To differentiate them, the second and third types are sometimes called “conflicts of loyalty”.
A pretty good “gut test” for a conflict of interest is to ask: “How would this look as front page news?” Would readers understand what happened and why? How would the organization’s reputation be affected? What do your colleagues think? Is it a conflict from their perspective? What counsel do they give you?
As a member of the school board, you must not put yourself in a conflict of interest situation.
- You cannot have a direct contract with the school board, such as an employment contract or a contract to supply goods or services. The only money that you can accept from the school board is your per diem payment and payment for expenses such as traveling expenses.

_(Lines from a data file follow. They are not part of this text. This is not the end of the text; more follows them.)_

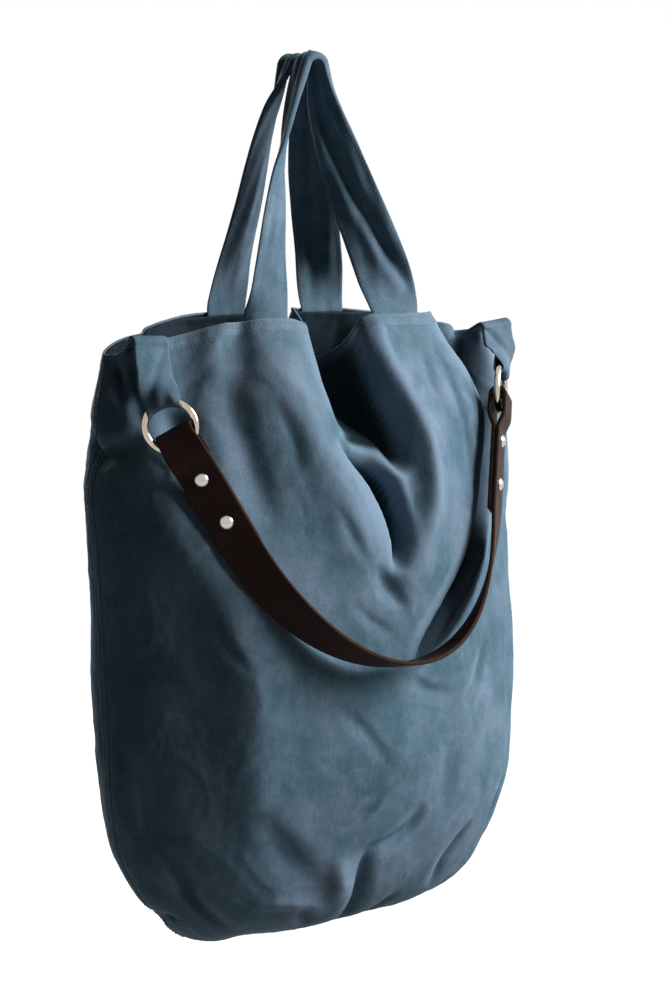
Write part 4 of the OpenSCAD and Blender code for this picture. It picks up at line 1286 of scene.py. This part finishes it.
# Build
build_body()
build_facing("front_inside_facing", -90, HANDLE_GAP, "front_facing")
build_facing("back_inside_facing", 90, BACK_GAP, "back_facing")
build_bindings()
build_seams()
HANDLES = [
    ("front", FRONT, HANDLE_GAP, handle_relief(front_legs, 0.6, 9, 40)),
    ("back", BACK, BACK_GAP, handle_relief(back_legs, 2.1, 8, 35)),
]
for handle in HANDLES:
    build_handle(*handle)
for handle in HANDLES:
    sew_handle(*handle)
build_tab(LEFT, "left")
build_tab(RIGHT, "right")
build_strap()
for label in ("left", "right"):
    for name, material in (("ring", nickel), ("rivet_caps", rivet_metal), ("rivet_posts", rivet_metal)):
        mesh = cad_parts[label + "_" + name].data
        mesh.materials.clear()
        mesh.materials.append(material)
        mesh.polygons.foreach_set("use_smooth", np.ones(len(mesh.polygons), bool))

# Camera, light and floor
AZIMUTH, PITCH = 35, 8.5
CAMERA_AT = (-0.860, -1.268, -0.105)
LENS, SENSOR = 72, 36

camera_data = bpy.data.cameras.new("camera")
camera_data.sensor_fit, camera_data.sensor_height, camera_data.lens = "VERTICAL", SENSOR, LENS
camera = bpy.data.objects.new("camera", camera_data)
scene.collection.objects.link(camera)
right = Vector((cosd(AZIMUTH), -sind(AZIMUTH), 0))
ahead = Vector((sind(AZIMUTH) * cosd(PITCH), cosd(AZIMUTH) * cosd(PITCH), -sind(PITCH)))
above = right.cross(ahead)
turned = Matrix((right, above, -ahead)).transposed().to_4x4()
camera.matrix_world = Matrix.Translation(CAMERA_AT) @ turned
scene.camera = camera

BAG_MIDDLE = (0, 0, -0.40)


def lamp(name, at, size, watts):
    """A square lamp that points at the middle of the bag."""
    data = bpy.data.lights.new(name, "AREA")
    data.shape, data.size, data.energy = "SQUARE", size, watts
    made = bpy.data.objects.new(name, data)
    scene.collection.objects.link(made)
    made.location = at
    made.rotation_euler = (Vector(BAG_MIDDLE) - Vector(at)).to_track_quat("-Z", "Y").to_euler()


def seen(tree):
    """1 for what the camera sees and for what metal shows, and 0 for the light on the bag."""
    path = node(tree, "ShaderNodeLightPath")
    mirrored = maths(tree, "MAXIMUM", path.outputs["Is Camera Ray"], path.outputs["Is Glossy Ray"])
    return maths(tree, "MAXIMUM", mirrored, path.outputs["Is Transmission Ray"])


def emptied(owner):
    owner.use_nodes = True
    owner.node_tree.nodes.clear()
    return owner.node_tree


lamp("key", (1.78, -1.42, 0.76), 1.4, 140)
lamp("back", (0.2, 2.6, 0.5), 1.6, 70)

FILL_LEVEL = 0.045
scene.world = bpy.data.worlds.new("studio")
tree = emptied(scene.world)
soft = node(tree, "ShaderNodeBackground", {"Color": (1, 1, 1, 1), "Strength": FILL_LEVEL})
white = node(tree, "ShaderNodeBackground", {"Color": (1, 1, 1, 1), "Strength": 1.0})
mixed = node(tree, "ShaderNodeMixShader", {0: seen(tree), 1: soft.outputs[0], 2: white.outputs[0]})
node(tree, "ShaderNodeOutputWorld", {"Surface": mixed.outputs[0]})

# The floor fades to the white of the surroundings away from the bag
FLOOR_Z, FLOOR_HALF, FLOOR_GRAY = -1.25, 30.0, 0.22
GLOW_NEAR, GLOW_BY_METRE = 0.84, 0.05
floor_material = bpy.data.materials.new("pale_floor")
tree = emptied(floor_material)
pale = node(tree, "ShaderNodeBsdfDiffuse", {"Color": (*tint(WHITE, FLOOR_GRAY), 1)})
far = node(tree, "ShaderNodeVectorMath", {0: place(tree)}, operation="LENGTH").outputs["Value"]
level = maths(tree, "MINIMUM", scaled(tree, far, GLOW_BY_METRE, GLOW_NEAR), 1.0)
strength = maths(tree, "MULTIPLY", seen(tree), level)
glow = node(tree, "ShaderNodeEmission", {"Color": (1, 1, 1, 1), "Strength": strength})
both = node(tree, "ShaderNodeAddShader", {0: pale.outputs[0], 1: glow.outputs[0]})
node(tree, "ShaderNodeOutputMaterial", {"Surface": both.outputs[0]})
k = np.linspace(-FLOOR_HALF, FLOOR_HALF, 9) / MM
fx, fy = np.meshgrid(k, k)
floor = add("floor", np.stack([fx, fy, 0 * fx + FLOOR_Z / MM], -1), quads(9, 9, False), floor_material)

scene.view_settings.view_transform = "Standard"
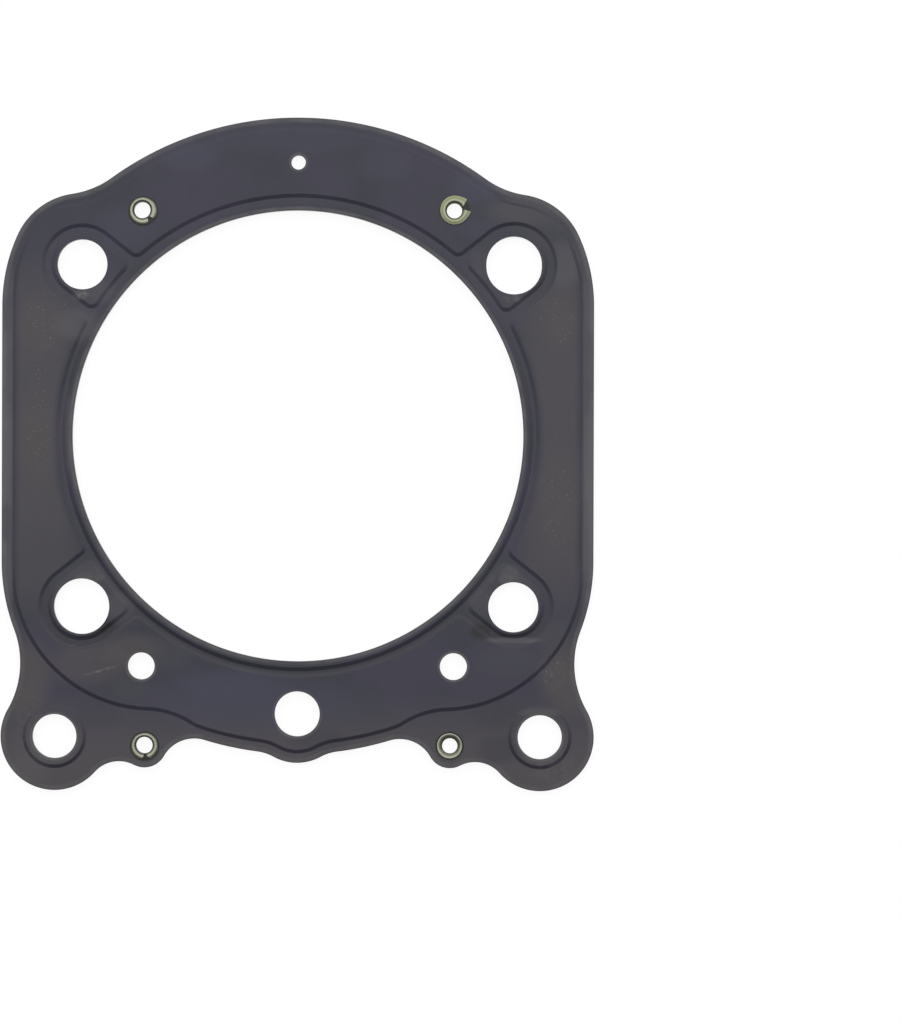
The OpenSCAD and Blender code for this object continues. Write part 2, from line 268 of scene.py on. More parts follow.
# %% The stepped bead inside the edge
step_inset = 2.5
turn_r = 31
turn_y = 29.6
over_eyelet_r = 19.2
swing_r = 10.2
step_edge_r = edge_r - step_inset
turn = complex(turn_r + step_inset - side_x, -turn_y)
over_drop = sqrt((turn_r + over_eyelet_r) ** 2 - (lobe.real - turn.real) ** 2)
over_eyelet = complex(lobe.real, turn.imag - over_drop)
swing = meet(over_eyelet, over_eyelet_r + swing_r, axis, step_edge_r - swing_r)
inner_turn = [
    Arc(turn, turn_r, 1, 180, facing(turn, over_eyelet)),
    Arc(over_eyelet, over_eyelet_r, -1, facing(over_eyelet, turn), facing(over_eyelet, swing)),
    Arc(swing, swing_r, 1, facing(swing, over_eyelet), facing(axis, swing)),
]

left_step = upper_edge(step_inset) + inner_turn + lower_edge(step_inset, facing(axis, swing))
step_path = left_step + mirrored(left_step)
print(f"Stepped bead: {len(step_path)} arcs, {len(path_points(step_path))} points")

# %% [markdown]
# The full beads run round the fire opening and round each stud, and run into each other between
# them. What is left high inside is a rim round the opening and a flat pad round each stud. Their
# outlines are laid out for a stud on the +X axis and then turned to the real one.

# %% The beads round the fire opening and the studs
opening_rim_w = 1.3
bead_w = 2.4
stud_rim_w = 0.45
stud_bead_w = 3.1
bead_corner_r = 1.2
opening_bead_r = opening_r + opening_rim_w + bead_w


def corner(y):
    """Centre of the corner between a leg at height y and the bead of the fire opening."""
    return complex(sqrt((opening_bead_r + bead_corner_r) ** 2 - y ** 2), y)


def pad_path(stud):
    pad_r = stud.hole_r + stud_rim_w
    high = corner(pad_r - bead_corner_r)
    low = high.conjugate()
    return turned([
        Arc(stud_reach, pad_r, 1, -90, 90),
        Arc(high, bead_corner_r, 1, 90, facing(high, axis)),
        Arc(axis, opening_bead_r, -1, facing(axis, high), facing(axis, low)),
        Arc(low, bead_corner_r, 1, facing(low, axis), -90),
    ], facing(axis, stud.place))


def ring_corner(stud):
    return corner(stud.hole_r + stud_rim_w + stud_bead_w + bead_corner_r)


def ring_part(stud):
    """Outer foot of the bead round a stud."""
    high = ring_corner(stud)
    low = high.conjugate()
    return turned([
        Arc(low, bead_corner_r, -1, facing(low, axis), 90),
        Arc(stud_reach, stud.hole_r + stud_rim_w + stud_bead_w, 1, -90, 90),
        Arc(high, bead_corner_r, -1, -90, facing(high, axis)),
    ], facing(axis, stud.place))


def ring_link(stud, following):
    """Outer foot of the bead round the opening, from one stud to the next."""
    return Arc(axis, opening_bead_r, 1, facing(axis, stud.place) + facing(axis, ring_corner(stud)),
               facing(axis, following.place) - facing(axis, ring_corner(following)))


ring_path = []
for stud, following in zip(studs, studs[1:] + studs[:1]):
    ring_path += ring_part(stud) + [ring_link(stud, following)]
print(f"Ring of beads: {len(ring_path)} arcs, {len(path_points(ring_path))} points")

# %% [markdown]
# ## Pressed sheet metal
# A pressed sheet has the same thickness everywhere, so each line of its outer side has a twin on
# its inner side, one thickness below. The sheet is built line by line. A strip joins two lines that
# follow one path at different distances, and that is how the flanks and the cut edges are made.
# The flats between them have any number of holes, and a constrained Delaunay triangulation fills
# those in one step, without the long work of cutting holes with booleans. A guard line just beside
# each flank keeps the shading of the flats flat.
# Each point also carries a mark: 1 at a cut edge, 0 on the plain sheet, -1 on a flank and -2 on the
# crest of a bead. The finish uses it later: the coat wears on the flats and stays as new on the
# flanks, and shade is painted in the folds between them.

# %% A sheet metal part
flank_w = 0.95
lip_r = 0.08
burr = 0.02
guard_w = 0.06
lip_steps = 4
flank_steps = 12
flank_round = 0.15
sharp_angle = radians(35)
delaunay_tol = 1e-6
INSIDE_WITHOUT_HOLES = 2
FLANK = -1
CREST = -2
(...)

- The Education Act, 1995 does not deal with indirect contracts, such as an employment or service contract that your spouse, child, other relative, or very close friend may have with the board. However, for the sake of your personal credibility and reputation in the community, it is important that you avoid any perceived or real conflict of interest. If the board is discussing an employment or service contract with one of your relatives, leave the room, before and during discussion and decision, and ask that your absence be recorded in the minutes.
If you are found in conflict of interest, you will lose your seat and you may also be subject to a fine or a prison term.
In addition to the statutory conflict of interest provisions for school contracts, school board members must be careful to ensure they bring an open mind to all the important business of the board. Board members should consider only relevant matters when deciding upon issues, and ensure that their minds are free from improper biases.